SOURCE DATA:
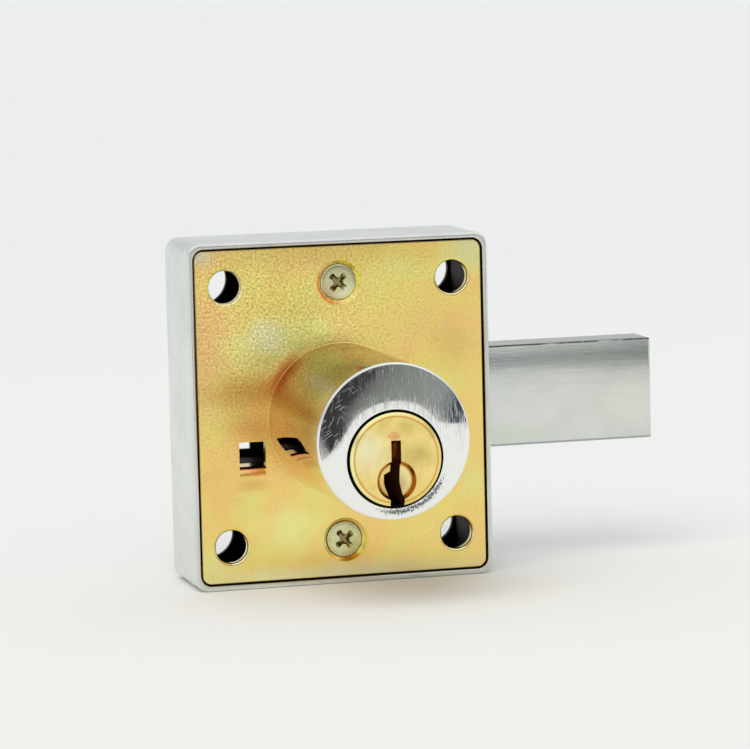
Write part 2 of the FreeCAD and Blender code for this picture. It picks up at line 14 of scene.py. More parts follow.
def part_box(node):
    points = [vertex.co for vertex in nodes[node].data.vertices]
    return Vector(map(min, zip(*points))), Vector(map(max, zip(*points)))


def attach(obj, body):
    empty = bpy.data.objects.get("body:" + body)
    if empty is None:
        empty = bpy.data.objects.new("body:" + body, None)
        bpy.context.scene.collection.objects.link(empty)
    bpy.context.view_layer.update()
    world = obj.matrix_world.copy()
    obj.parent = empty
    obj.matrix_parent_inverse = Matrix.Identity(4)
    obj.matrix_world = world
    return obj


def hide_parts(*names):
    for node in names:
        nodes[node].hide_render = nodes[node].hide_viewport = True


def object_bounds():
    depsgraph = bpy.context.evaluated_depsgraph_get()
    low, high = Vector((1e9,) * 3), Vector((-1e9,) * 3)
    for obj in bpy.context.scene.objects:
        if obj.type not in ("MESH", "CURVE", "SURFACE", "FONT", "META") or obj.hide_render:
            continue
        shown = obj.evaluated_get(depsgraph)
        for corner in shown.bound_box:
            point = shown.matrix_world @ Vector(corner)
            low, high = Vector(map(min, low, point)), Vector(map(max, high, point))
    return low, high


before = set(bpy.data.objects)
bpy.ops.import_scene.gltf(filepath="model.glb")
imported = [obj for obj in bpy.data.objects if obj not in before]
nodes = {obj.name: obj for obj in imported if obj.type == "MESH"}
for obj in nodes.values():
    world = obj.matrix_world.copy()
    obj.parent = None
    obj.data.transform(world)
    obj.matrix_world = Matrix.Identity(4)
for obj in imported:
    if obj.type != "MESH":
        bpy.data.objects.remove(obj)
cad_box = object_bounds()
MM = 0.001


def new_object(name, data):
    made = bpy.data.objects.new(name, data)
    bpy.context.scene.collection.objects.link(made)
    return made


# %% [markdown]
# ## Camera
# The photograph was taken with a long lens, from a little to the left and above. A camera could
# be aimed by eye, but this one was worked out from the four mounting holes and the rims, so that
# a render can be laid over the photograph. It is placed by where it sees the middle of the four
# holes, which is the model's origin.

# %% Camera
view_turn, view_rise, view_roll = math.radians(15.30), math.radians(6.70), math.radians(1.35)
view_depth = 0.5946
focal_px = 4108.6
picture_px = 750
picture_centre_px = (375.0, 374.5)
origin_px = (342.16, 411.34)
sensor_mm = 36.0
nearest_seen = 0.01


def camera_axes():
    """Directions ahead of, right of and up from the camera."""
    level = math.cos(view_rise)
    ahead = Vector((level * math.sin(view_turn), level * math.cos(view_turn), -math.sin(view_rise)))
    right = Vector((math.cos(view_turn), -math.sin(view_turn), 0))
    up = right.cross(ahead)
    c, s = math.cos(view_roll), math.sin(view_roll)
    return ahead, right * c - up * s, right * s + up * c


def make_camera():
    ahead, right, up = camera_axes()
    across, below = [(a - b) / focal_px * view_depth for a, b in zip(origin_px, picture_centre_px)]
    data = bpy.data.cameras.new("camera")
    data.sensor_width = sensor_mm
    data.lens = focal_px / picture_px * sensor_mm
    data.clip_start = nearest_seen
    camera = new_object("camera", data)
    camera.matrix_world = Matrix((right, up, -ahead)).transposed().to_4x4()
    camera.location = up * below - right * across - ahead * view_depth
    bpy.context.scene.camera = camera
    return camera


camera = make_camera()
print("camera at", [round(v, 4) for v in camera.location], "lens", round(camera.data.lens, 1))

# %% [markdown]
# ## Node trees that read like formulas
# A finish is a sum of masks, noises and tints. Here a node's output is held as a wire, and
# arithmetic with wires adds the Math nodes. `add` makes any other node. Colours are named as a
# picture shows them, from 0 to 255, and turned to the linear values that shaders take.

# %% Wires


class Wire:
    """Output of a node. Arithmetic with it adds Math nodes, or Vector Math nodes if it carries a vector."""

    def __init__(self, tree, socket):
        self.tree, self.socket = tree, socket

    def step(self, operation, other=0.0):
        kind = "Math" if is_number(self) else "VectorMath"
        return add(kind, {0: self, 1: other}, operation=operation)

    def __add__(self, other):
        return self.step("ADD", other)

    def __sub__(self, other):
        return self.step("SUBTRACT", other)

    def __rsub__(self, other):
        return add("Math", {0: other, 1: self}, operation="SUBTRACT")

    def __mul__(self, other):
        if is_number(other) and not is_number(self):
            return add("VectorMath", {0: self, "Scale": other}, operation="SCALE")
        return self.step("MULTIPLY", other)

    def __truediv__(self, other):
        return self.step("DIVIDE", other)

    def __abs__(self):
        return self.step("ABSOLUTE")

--

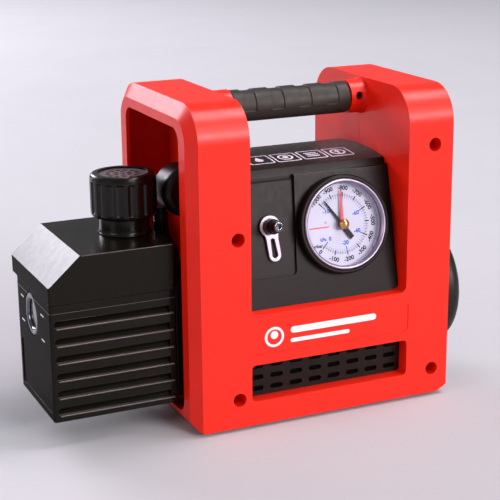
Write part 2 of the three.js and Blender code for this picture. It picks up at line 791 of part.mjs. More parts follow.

SHORT EXERCISE: Report the number of lines holding the string "type", without any other words.

RESULT FOR THIS EXERCISE: 3